Voters had only two options: Yes and No. Nearly 18 million Twitter users voted. The Yes won with 57.5% of the votes cast, against 42.5% for the No.
If Musk sticks to his promise, and if the yes continues to lead the race, he should no longer be the CEO of Twitter in the coming days.
The billionaire seems convinced of the victory of Yes since he subsequently posted new prescient messages, warning those who want him to give up the role of the CEO.
"As the saying goes, be careful what you wish, as you might get it," Musk warned.
"Yep, he already has the new CEO picked out," commented one Twitter user. "Elon will retire to being Chairman of the Board and Tweeter."
But the billionaire said there's no successor.

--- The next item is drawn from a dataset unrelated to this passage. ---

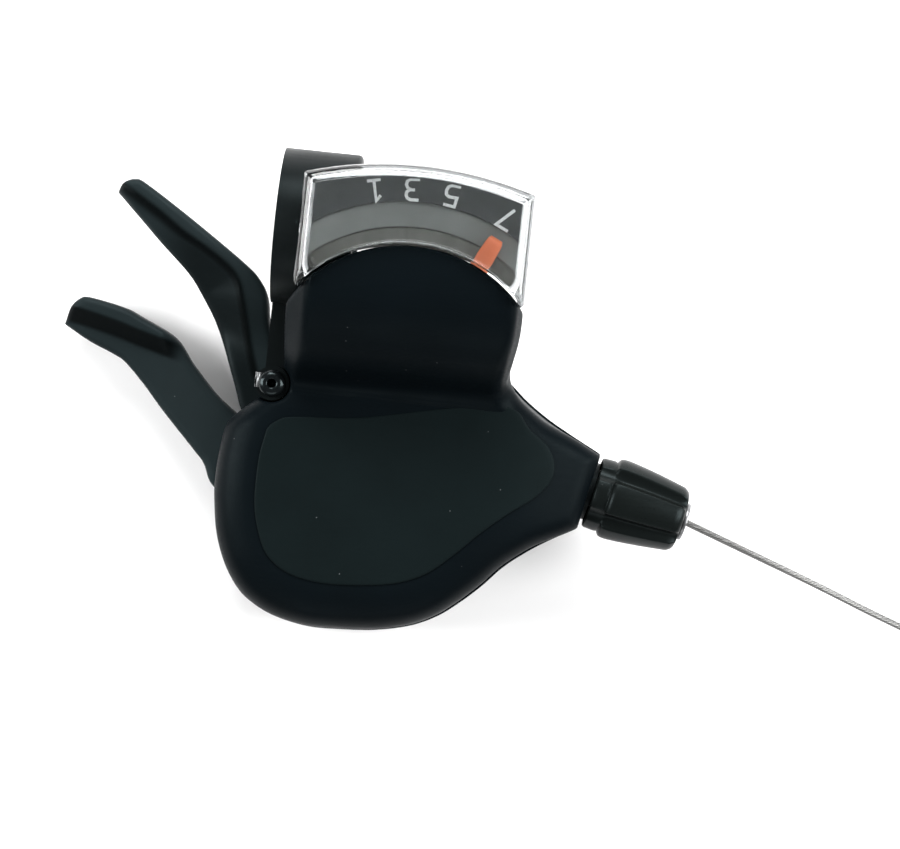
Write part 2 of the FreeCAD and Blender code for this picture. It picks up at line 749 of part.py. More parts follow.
def make_drum():
    body = cylinder("drum_radius", "drum_low", "drum_high")
    crank = polar(size("drum_crank"), DRUM_CRANK_REST)
    pin = cylinder("0.8", "drum_high - 1", "-2.6", str(crank[0]), str(crank[1]))
    groove = ring("drum_radius + 1", "groove_radius - wire_radius - 0.05",
                  "cable_level - 0.8", "cable_level + 0.8")
    pocket = ring("9.9", "7.5", "drum_high - 3", "drum_high + 1")
    bore = cylinder("axle_radius + bearing_gap", "-30", "0")
    seat = box(("-15", "-1"), ("groove_radius - 2.1", "groove_radius + 4"),
               ("cable_level - 2.1", "cable_level + 2.1"))
    seat.Placement.Rotation = FreeCAD.Rotation(UP, SLOPE)
    corner = FreeCAD.Rotation(UP, SLOPE).multVec(FreeCAD.Vector(-15, size("groove_radius") - 2.1, 0))
    shift(seat, str(corner.x), str(corner.y), "cable_level - 2.1")
    node(at_axle(cut(fuse(body, pin), groove, pocket, bore, seat)), "cable_drum")

    plate = cut(prism(ratchet_edges(), "ratchet_low", "drum_low"),
                cylinder("axle_radius + bearing_gap", "-30", "0"))
    node(at_axle(plate), "ratchet_plate")


def make_cable_head():
    head = shape_on_tangent("2.0", -5.1, -1.1)
    stub = shape_on_tangent("wire_radius", -1.5, -0.1)
    node(fuse(head, stub), "cable_head")


def shape_on_tangent(radius, start, end):
    """Cylinder on the wire's line, between two distances from where it leaves the drum."""
    reach = size("barrel_reach")
    return shape_along_barrel(radius, start - reach, end - reach)


def make_pawls():
    outer = 18.4
    crest = size("tooth_tip") + size("pawl_gap")
    radius, angle = FEED_PIVOT
    pivot = polar(radius, angle)
    arm = prism(sector_edges(16.2, outer, angle, FEED_NOSE), "-16.1", "-14.7")
    nose = prism(sector_edges(crest, outer, FEED_NOSE - 3, FEED_NOSE), "-16.1", "-14.7")
    boss = cylinder("2.85", "-16.1", "-14.7", str(pivot[0]), str(pivot[1]))
    bore = cylinder("pawl_pin + bearing_gap", "-30", "0", str(pivot[0]), str(pivot[1]))
    node(at_axle(cut(fuse(arm, nose, boss), bore)), "feed_pawl")
    place = polar(*FEED_PIVOT, AXLE)
    node(cylinder("pawl_pin", "lever_low", "-12.2", str(place[0]), str(place[1])), "feed_pawl_pin")

    radius, angle = HOLD_PIVOT
    pivot = polar(radius, angle)
    arm = prism(sector_edges(15.5, 17.9, angle + 2, HOLD_NOSE), "-16.1", "-14.7")
    nose = prism(sector_edges(crest, 17.9, HOLD_NOSE - 3, HOLD_NOSE), "-16.1", "-14.7")
    boss = cylinder("2.85", "-17.9", "-14.7", str(pivot[0]), str(pivot[1]))
    tail = box(("9.8", str(radius)), ("-1.3", "1.3"), ("-17.9", "-16.5"))
    tail.Placement.Rotation = FreeCAD.Rotation(UP, angle)
    corner = FreeCAD.Rotation(UP, angle).multVec(FreeCAD.Vector(9.8, -1.3, 0))
    shift(tail, str(corner.x), str(corner.y), "-17.9")
    bore = cylinder("pawl_pin + bearing_gap", "-30", "0", str(pivot[0]), str(pivot[1]))
    node(at_axle(cut(fuse(arm, nose, boss, tail), bore)), "hold_pawl")
    place = polar(*HOLD_PIVOT, AXLE)
    node(cylinder("pawl_pin", "base_low", "-9.4", str(place[0]), str(place[1])), "hold_pawl_pin")


# ---------------------------------------------------------------- levers

MAIN_UPPER = [(-7.5, -36.6), (-10.4, -34.6), (-13.9, -32.2), (-16.8, -29.8), (-20.9, -25.4), (-24.6, -21.0),
              (-31.0, -17.9), (-34.4, -16.5), (-40.7, -15.3), (-42.6, -15.8), (-44.1, -17.6), (-45.1, -20.6)]
MAIN_LOWER = [(-45.1, -20.6), (-40.0, -23.3), (-35.8, -25.0), (-33.3, -26.4), (-29.4, -30.2), (-25.9, -34.1),
              (-19.3, -40.8), (-17.2, -43.1), (-15.6, -46.4), (-12.6, -48.6), (-7.8, -50.0)]
RELEASE_UPPER = [(-3.4, -27.2), (-5.6, -22.6), (-7.4, -16.9), (-8.2, -12.4), (-9.9, -9.4), (-13.0, -6.6),
                 (-22.9, 0.1), (-31.4, 5.4), (-33.6, 6.1), (-35.6, 5.3), (-36.6, 3.5)]
RELEASE_LOWER = [(-36.6, 3.5), (-32.7, -0.2), (-27.9, -4.8), (-22.6, -9.7), (-19.6, -13.8), (-17.3, -17.5),
                 (-15.0, -22.4), (-12.5, -28.7), (-11.1, -32.4), (-9.0, -35.2)]


def lever_edges(upper, lower, inner_radius):
    """Lever outline in plan: two smooth edges that meet at the tip, and an arc round the axle at the root."""
    middle = polar(inner_radius, math.degrees(math.atan2(
        (upper[0][1] + lower[-1][1]) / 2 - AXLE[1], (upper[0][0] + lower[-1][0]) / 2 - AXLE[0])), AXLE)
    return smooth_edges(upper, lower) + [arc_edge(lower[-1], middle, upper[0])]


def make_main_lever():
    edges = lever_edges(MAIN_UPPER, MAIN_LOWER, 23.6)
    root = prism(edges, "-23.7", "-18.6")
    blade = common(prism(edges, "-26", "-18.2"), box(("-60", "-24"), ("-60", "0"), ("-27", "-10")))
    steel_room = at_axle(plate_arm(31.0, 11.0, 171.5, "lever_low", "lever_high"))
    lever = cut(fuse(root, blade), steel_room)
    node(lever, "main_lever")

    arm = at_axle(plate_arm(31.0, 11.0, 171.5, "lever_low", "lever_high"))
    radius, angle = FEED_PIVOT
    pivot = polar(radius, angle)
    lobe = cylinder("3.2", "lever_low", "lever_high", str(pivot[0]), str(pivot[1]))
    reach = plate_arm(radius, 6.0, angle, "lever_low", "lever_high")
    hub = fuse(cylinder("8.5", "lever_low", "lever_high"), lobe, reach)
    plate = fuse(arm, at_axle(hub))
    place = polar(radius, angle, AXLE)
    bores = [
        cylinder("axle_radius + bearing_gap", "-30", "0", "axle_x", "axle_y"),
        cylinder("pawl_pin", "-30", "0", str(place[0]), str(place[1])),
    ]
    node(cut(plate, *bores), "main_lever_plate")


def plate_arm(length, width, angle, low, high):
    """Straight arm about the Z axis, pointing at an angle."""
    half = width / 2
    corners = [(0, -half), (length, -half), (length, half), (0, half)]
    turn = FreeCAD.Rotation(UP, angle)
    points = [turn.multVec(FreeCAD.Vector(x, y, 0)) for x, y in corners]
    return prism(polygon_edges([(point.x, point.y) for point in points]), low, high)


def make_release_lever():
    edges = lever_edges(RELEASE_UPPER, RELEASE_LOWER, 24.5)
    root = common(prism(edges, "-17.9", "-13"), box(("-19", "5"), ("-60", "-12"), ("-20", "-10")))
    blade = common(prism(edges, "-15.6", "-8"), box(("-60", "-7.2"), ("-20", "20"), ("-20", "0")))
    steel_room = at_axle(plate_arm(31.0, 9.0, 146.0, "release_low", "release_high"))
    node(cut(fuse(root, blade), steel_room), "release_lever")

    arm = plate_arm(31.0, 9.0, 146.0, "release_low", "release_high")
    hub = cylinder("8", "release_low", "release_high")
    horn = prism(sector_edges(6, 10.6, -34, -17.2), "release_low", "release_high")
    bore = cylinder("axle_radius + bearing_gap", "-30", "0")
    node(at_axle(cut(fuse(arm, hub, horn), bore)), "release_lever_plate")


# ---------------------------------------------------------------- springs

def make_springs():
    hold = polar(*HOLD_PIVOT, AXLE)
    feed = polar(*FEED_PIVOT, AXLE)
    post = STANDOFFS[1]
    springs = [
        ("drum_spring", coil("8.7", "0.35", 1.8, "1.1"), AXLE, -10.0),
        ("main_lever_spring", coil("6.4", "0.5", 2, "1.1"), AXLE, -24.9),
        ("release_lever_spring", coil("2.8", "0.4", 5, "1.0"), post, -15.0),
        ("hold_pawl_spring", coil("2.1", "0.3", 4, "0.8"), hold, -14.2),
        ("feed_pawl_spring", coil("2.0", "0.2", 3, "0.6"), feed, -14.4),
    ]
    for label, spring, place, level in springs:
        spring.Placement.Base = vector(place, level)
        node(spring, label)
    detent = coil("4.4", "0.3", 3, "1.3")
    start = vector(polar(0.5, SLOPE, BARREL), size("cable_level"))
    detent.Placement = FreeCAD.Placement(start, ALONG_BARREL)
    node(detent, "adjuster_spring")


# ---------------------------------------------------------------- barrel adjuster and shift wire

def make_adjuster():
    collar = cylinder("6.4", "knob_start", "3")
    barrel = cone("knob_radius", "knob_end_radius", "2.8", "knob_end")
    grooves = []
    for step in range(5):
        x, y = polar(size("knob_radius") + 0.7, 72 * step)
        grooves.append(cylinder("2.0", "2.7", "knob_end + 1", str(x), str(y)))
    bore = cylinder("insert_radius + bearing_gap", "6.8", "20")
    room = cylinder("5.3", "-1", "5.4")
    stem_bore = cylinder("stem_radius", "0", "10")
    node(in_barrel(cut(fuse(collar, barrel), bore, room, stem_bore, *grooves)), "adjuster_knob")

    stem = cut(cylinder("stem_radius", "-9", "6.8"), cylinder("1.0", "-20", "20"))
    node(in_barrel(stem), "adjuster_stem")

    sleeve = fuse(cylinder("insert_radius", "7.2", "insert_end"),
                  cylinder("insert_lip", "knob_end + 0.1", "insert_end"))
    insert = cut(sleeve, cylinder("insert_bore", "9", "20"), cylinder("1.3", "5", "20"))
    node(in_barrel(insert), "adjuster_insert")


WIRE_HEADING = -19.8
# Free wire: distance from the barrel's mouth along its heading, sideways drift, and level.
WIRE_RUN = [(-1.5, 0.0, -11.6), (10.5, 0.0, -12.2), (26.0, 0.1, -15.6), (41.0, -0.2, -21.4),
            (52.0, 0.1, -25.6), (60.4, 0.0, -27.0)]
COIL_CENTRE = (136.8, -50.2)
COIL_OUTER = 18.2
COIL_INNER = 10.4
COIL_LOW = -27.6
COIL_HIGH = -22.8


def wire_route():
    mouth = polar(size("insert_end"), SLOPE, BARREL)
    points = []
    for along, aside, level in WIRE_RUN:
        x, y = polar(along, WIRE_HEADING, mouth)
        x, y = polar(aside, WIRE_HEADING + 90, (x, y))
        points.append(FreeCAD.Vector(x, y, level))
    return points


def rounded_path(points):
    """Straight runs joined by tangent arcs, each arc as large as its two runs allow."""
    edges = []
    start = points[0]
    radii = []
    for before, corner, after in zip(points, points[1:], points[2:]):
        back, forward = (before - corner), (after - corner)
        shorter = min(back.Length, forward.Length)
        turn = math.pi - back.getAngle(forward)
        trim = 0.45 * shorter
        radii.append(trim / math.tan(turn / 2))
        back.normalize()
        forward.normalize()
        enter, leave = corner + back * trim, corner + forward * trim
        inward = (back + forward).normalize()
        bisector = radii[-1] * (1 / math.cos(turn / 2) - 1)
        edges.append(Part.LineSegment(start, enter).toShape())
        edges.append(Part.Arc(enter, corner + inward * bisector, leave).toShape())
        start = leave
    edges.append(Part.LineSegment(start, points[-1]).toShape())
    return Part.Wire(edges), radii


def make_wire():
    node(shape_on_tangent("wire_radius", 0.1, 50.0), "shift_wire_inner")

    points = wire_route()
    path, radii = rounded_path(points)
    radius = size("wire_radius")
    circle = Part.Wire(Part.makeCircle(radius, points[0], points[1] - points[0]))
    tube = path.makePipeShell([circle], True, False)
    print("wire bend radii", [round(value, 1) for value in radii])
    print("wire volume ratio", tube.Volume / (math.pi * radius**2 * path.Length))
    node(shape_feature(tube, "FreeWire"), "shift_wire_free")

    x, y = COIL_CENTRE
    outer = cylinder(str(COIL_OUTER), str(COIL_LOW), str(COIL_HIGH), str(x), str(y))
    inner = cylinder(str(COIL_INNER), str(COIL_LOW - 1), str(COIL_HIGH + 1), str(x), str(y))
    node(cut(outer, inner), "shift_wire_coil")
    strap = box((str(x - 2), str(x + 2)), (str(y + COIL_INNER - 0.7), str(y + COIL_OUTER + 0.5)),
                (str(COIL_LOW - 0.4), str(COIL_HIGH + 0.4)))
    room = box((str(x - 3), str(x + 3)), (str(y + COIL_INNER - 0.3), str(y + COIL_OUTER + 0.1)),
               (str(COIL_LOW), str(COIL_HIGH)))
    node(cut(strap, room), "coil_tie")


# ---------------------------------------------------------------- build, check and write

def check_and_write():
    doc.recompute()
    for thing in doc.Objects:
        if "Invalid" in thing.State or "Error" in thing.State:
            raise SystemExit(f"{thing.Label} ({thing.Name}) failed: {thing.State}")
    os.makedirs("parts", exist_ok=True)
    for thing in NODES:
        if thing.Shape.isNull() or not thing.Shape.isValid() or not thing.Shape.Solids:
            raise SystemExit(f"{thing.Label} has no valid solid")
        thing.Shape.exportStep(f"parts/{thing.Label}.step")
    print(len(NODES), "nodes written")


make_bracket()
make_clamp_bolt()
make_covers()
make_cover_screws()
make_indicator()
make_needle()
make_needle_link()
make_axle_stack()
make_base_plate()
make_drum()
make_cable_head()
make_pawls()
make_main_lever()
make_release_lever()
make_springs()
make_adjuster()
make_wire()
check_and_write()
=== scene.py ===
"""Right-hand thumb shifter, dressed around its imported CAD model.

Every length below is in millimetres in the shifter's own frame (origin in the clamp's bore, +X along
the handlebar, +Y to the rider, +Z up the lever axle) and is turned into metres as a mesh is made.
"""

import math

import bmesh
import bpy
import numpy as np
from mathutils import Euler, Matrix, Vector


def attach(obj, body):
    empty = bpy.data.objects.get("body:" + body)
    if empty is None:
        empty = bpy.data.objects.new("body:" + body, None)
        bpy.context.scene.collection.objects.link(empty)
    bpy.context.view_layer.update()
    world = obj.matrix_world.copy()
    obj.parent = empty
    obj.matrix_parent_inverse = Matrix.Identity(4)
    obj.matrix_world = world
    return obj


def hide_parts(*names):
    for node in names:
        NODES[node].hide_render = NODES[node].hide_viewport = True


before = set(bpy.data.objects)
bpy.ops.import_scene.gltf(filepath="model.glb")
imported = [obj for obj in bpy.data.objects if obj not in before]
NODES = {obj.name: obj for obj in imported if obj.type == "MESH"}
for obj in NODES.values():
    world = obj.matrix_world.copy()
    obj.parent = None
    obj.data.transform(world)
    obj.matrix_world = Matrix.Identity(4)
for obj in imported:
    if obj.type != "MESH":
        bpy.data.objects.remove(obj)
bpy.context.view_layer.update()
MM = 0.001


# ---------------------------------------------------------------- plane geometry

def polar(radius, degrees, start=(0.0, 0.0)):
    angle = math.radians(degrees)
    return (start[0] + radius * math.cos(angle), start[1] + radius * math.sin(angle))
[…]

"No one wants the job who can actually keep Twitter alive, There is no successor," the serial entrepreneur declared.
"The question is not finding a CEO, the question is finding a CEO who can keep Twitter alive," he said.
The entrepreneur also appeared somewhat weary: he tweeted this message:
"Those who want power are the ones who least deserve it," Musk said.
"While clearly unconventional the Musk CEO poll is a sign that the noise is growing louder and louder given the spider web of Twitter and Tesla weakness," Wedbush analyst Dan Ives commented. "Poll results will dictate if Musks stays officially CEO of Twitter….a big moment for this Twitter situation."
He added that: "If Musk leaves as Twitter CEO and appoints someone else (social media background ideal) this would be a major positive for Tesla shares as the Twitter overhang would be significantly reduced clearly in our opinion."
This isn't the first time Musk has made a big move after polling Twitter users. The mogul uses Twitter polls as an important data point for big decisions. In March, he asked users for their thoughts on the future of Twitter. A few days later, he made an offer to acquire the social network for $44 billion.
The sale of his Tesla shares a year ago is another example of him adopting this process of legitimization.